Como se fosse hoje. 13, 14 ou 15 anos. Eu matando aula pra ficar em casa. Esperando os vizinhos levarem seus filhos para escola, ou irem para o trabalho. Para subir na laje, colocar a antena na posição certa e depois tirar um dos dois cigarros que eu consegui roubar da carteira de cigarros da minha mãe. Enquanto isso olhar o céu azul e após o último trago descer e assistir TV, mais especificamente a MTV. Todos aqueles clipes bacanas, esperando um em especial, buzzin do Asian dub foundation. Passava sempre no programa de fim de tarde. As cinco e trinta tinha o “Garganta e Torcicolo”, comandado pelo João Gordo e duas criaturas virtuais muito escrotas. Não lembro o dia da semana. Mas lembro que as aulas do dia, matemática e educação física, pra mim não tinham muita graça.

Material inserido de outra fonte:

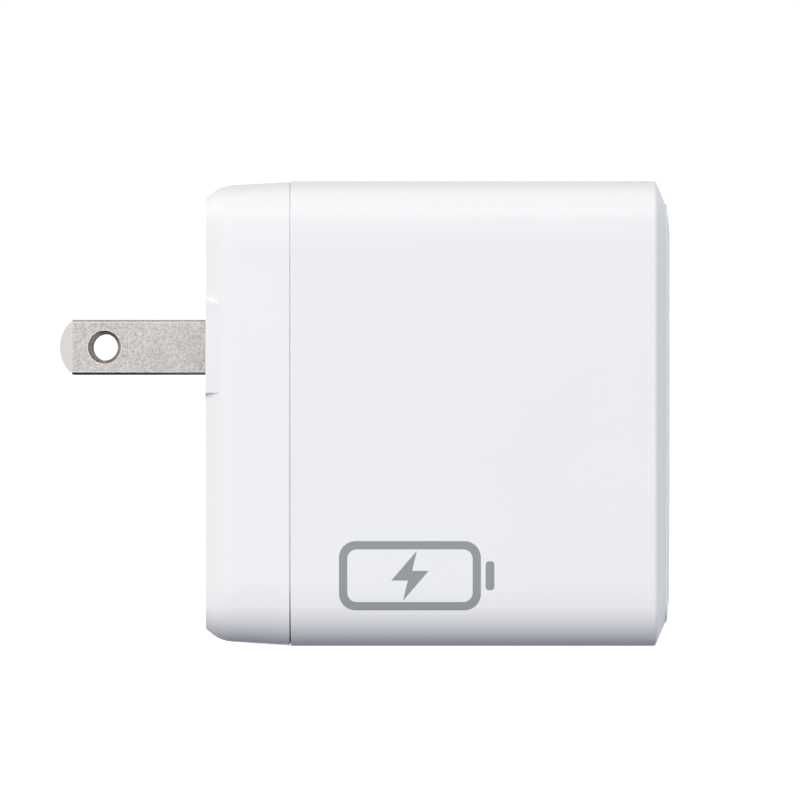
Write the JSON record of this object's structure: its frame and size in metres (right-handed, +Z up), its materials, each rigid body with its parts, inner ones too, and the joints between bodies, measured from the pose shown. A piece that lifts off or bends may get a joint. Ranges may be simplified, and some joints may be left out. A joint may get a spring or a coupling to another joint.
{
  "type": "wall-plug power adapter",
  "caption": "White wall-plug power adapter: rounded block with folding flat mains blades on its rear face and output sockets in its front panel.",
  "frame": {"origin": "centre of the flat rear face, which lies against the wall outlet", "axes": "+X from the wall towards the output sockets, along the longest extent; +Y across the thickness; +Z up, towards the edge that the blades are nearer to"},
  "size_m": [0.0709, 0.03, 0.054],
  "materials": {
    "white_plastic": "satin moulded white with a fine texture",
    "barrel_plastic": "satin moulded white",
    "blade_metal": "matte nickel plate, fine grain",
    "spring_steel": "plain",
    "contact_bronze": "phosphor bronze",
    "lead_brown": "wire insulation",
    "lead_blue": "wire insulation",
    "board_laminate": "green solder mask",
    "gold_contact": "gold flash",
    "port_steel": "satin stainless",
    "tongue_black": "moulded",
    "capacitor_sleeve": "shrink sleeve",
    "aluminium_can": "drawn can",
    "ferrite": "sintered",
    "bobbin_black": "moulded",
    "winding_tape": "polyester tape",
    "copper_wire": "enamelled copper",
    "film_box": "moulded box",
    "ceramic_blue": "epoxy dipped disc",
    "ceramic_green": "epoxy dipped disc",
    "chip_black": "moulded epoxy",
    "chip_ceramic": "chip capacitors and resistors",
    "spreader_aluminium": "rolled sheet",
    "insulation_film": "polyester film",
    "pad_silicone": "gap filler"
  },
  "bodies": {
    "housing": {"ac_contact_left": "contact_bronze", "ac_contact_right": "contact_bronze", "ac_lead_left": "lead_brown", "ac_lead_right": "lead_blue", "barrel_retainer": "barrel_plastic", "board_pins": "gold_contact", "bridge_rectifier": "chip_black", "buck_inductor": "ferrite", "bulk_capacitor_1": "capacitor_sleeve", "bulk_capacitor_2": "capacitor_sleeve", "chip_components": "chip_ceramic", "choke_core": "ferrite", "choke_windings": "copper_wire", "detent_spring": "spring_steel", "flyback_controller": "chip_black", "front_panel": "white_plastic", "fuse": "chip_black", "gan_switch": "chip_black", "heat_spreader_left": "spreader_aluminium", "heat_spreader_right": "spreader_aluminium", "inrush_thermistor": "ceramic_green", "insulating_sheet_left": "insulation_film", "insulating_sheet_right": "insulation_film", "main_board": "board_laminate", "main_shell": "white_plastic", "optocoupler": "chip_black", "output_capacitor_1": "aluminium_can", "output_capacitor_2": "aluminium_can", "pd_controller": "chip_black", "port_board": "board_laminate", "port_switches": "chip_black", "rear_cover": "white_plastic", "retainer_screws": "spring_steel", "sync_rectifier": "chip_black", "thermal_pad": "pad_silicone", "transformer_bobbin": "bobbin_black", "transformer_core_lower": "ferrite", "transformer_core_upper": "ferrite", "transformer_winding": "winding_tape", "usb_a_contacts": "gold_contact", "usb_a_shell": "port_steel", "usb_a_tongue": "tongue_black", "usb_c_contacts_lower": "gold_contact", "usb_c_contacts_upper": "gold_contact", "usb_c_shell_lower": "port_steel", "usb_c_shell_upper": "port_steel", "usb_c_tongue_lower": "tongue_black", "usb_c_tongue_upper": "tongue_black", "x_capacitor": "film_box", "y_capacitor": "ceramic_blue"},
    "plug": {"plug_barrel": "barrel_plastic", "blade_left": "blade_metal", "blade_right": "blade_metal"}
  },
  "joints": [
    {"name": "plug_fold", "type": "hinge", "parent": "housing", "child": "plug", "pos_m": [0.0035, 0, 0.0077], "axis": [0, -1, 0], "range_deg": [0, 90], "deforming": ["detent_spring"]}
  ]
}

Mas no dia seguinte, ir para a escola era sagrado, história e geografia. O professor de história era classificado, por nos como: “O doidão”, sempre contando histórias da época da ditadura. O orgulho dele era ter tido à casa invadida três vezes pelo DOPS. Eu achava o máximo.
Já a professora de geografia, muito simpática e agradável aos olhos, sempre ressaltava minha inteligência e eu gostava muito disso. Mas este dia era dia de clipes. E mais tarde sair para a rua gastar uns cinqüenta centavos com cigarros picados e dois reais para a “intera” do vinho ou o hi-fy e ficar tonto na rua vinte com meus amigos Skatistas, falar das “minas”, de carros e escutar o Cd do Charlie Brown jr. ou o dos racionais mc’s. Nos éramos assim. Revoltados. Nunca sem causa, havia uma figura que contribuía para sermos assim, uma figura que era ausente ou violenta, mas que nunca era amiga. Não tínhamos muitas preocupações, apesar de ser pobres. Nossas famílias até nos sustentavam e todo final de semana saímos desvairados pelas ruas do centro de Belo Horizonte: coreto da praça da praça da Liberdade, pistas de skate, chutando latas de lixo e portas de loja, rabiscando paredes entre outros atos. Sempre terminado com um tradicional “figthing”.
Hoje uns dez anos depois. Cada um pegou seu caminho e esporadicamente encontro com um ou outro. Um, por exemplo, foi mais fundo no mundo das drogas. Nosso ultimo encontro foi em uma noite. Eu voltava para casa depois de um dia de trabalho e estudos. Ele e outra pessoa no topo do morro se preparavam para me assaltar, ele descendo e eu subindo, pensei: “já era a pouca grana que eu tenho”, a minha sorte foi que ele me reconheceu. E disse: “É você, takim?” Tirou o capus da blusa do rosto e eu pude ver quem era. Começamos a conversar ele me perguntou o que eu estava fazendo da vida. Eu reponde que estava fazendo Psicologia e ele disse: “que bom! Quando você formar vai poder me tratar”. Foi algo inesperado, fiquei sem resposta, me despedi e fui embora.
Outro, com seu filho e esposa, me encontrou um dia no bar. Começamos a conversar, relembrar dos velhos tempos. E ele me perguntou se eu já estava trabalhando na área de psicologia. Falei que não; que ainda estava trabalhando com jogo de bicho. Ele com um tom de revolta me disse: “deixa de ser comédia, você custou de entrar na faculdade e vai ficar vacilando. Vai continuar trabalhando com isso... isso não dá futuro... Fica esperto!”. Era o que eu precisava ouvir. Na segunda feira, larguei esse trampo e fui buscar um estágio.
Ou rever a professora, que continua a ser simpática e agradável aos olhos, abrir um sorriso de orgulho, quando eu digo que eu consegui entrar na faculdade, e dissendo: “nossa eu sabia que você ia conseguir... eu to fazendo pós-graduação em psicopedagogia, um dia você poderia me explicar os estágios do Piaget?”.
Lembranças de anos reconstruídas em apenas quatro minutos e vinte e nove segundos. Ao som de buzzin’ do asian dub foundation em um domingo meio melancólico. Pessoas tão importantes, numa fase tão difícil, foram risos, bebidas, zueiras, festas, costas raladas no asfalto, brigas, beijos, sonhos e outras coisas. Vejo quem eu fui. Quem eu sou. O passado sempre volta com a mesma pergunta: “e agora? O que você vai fazer com isso tudo?”.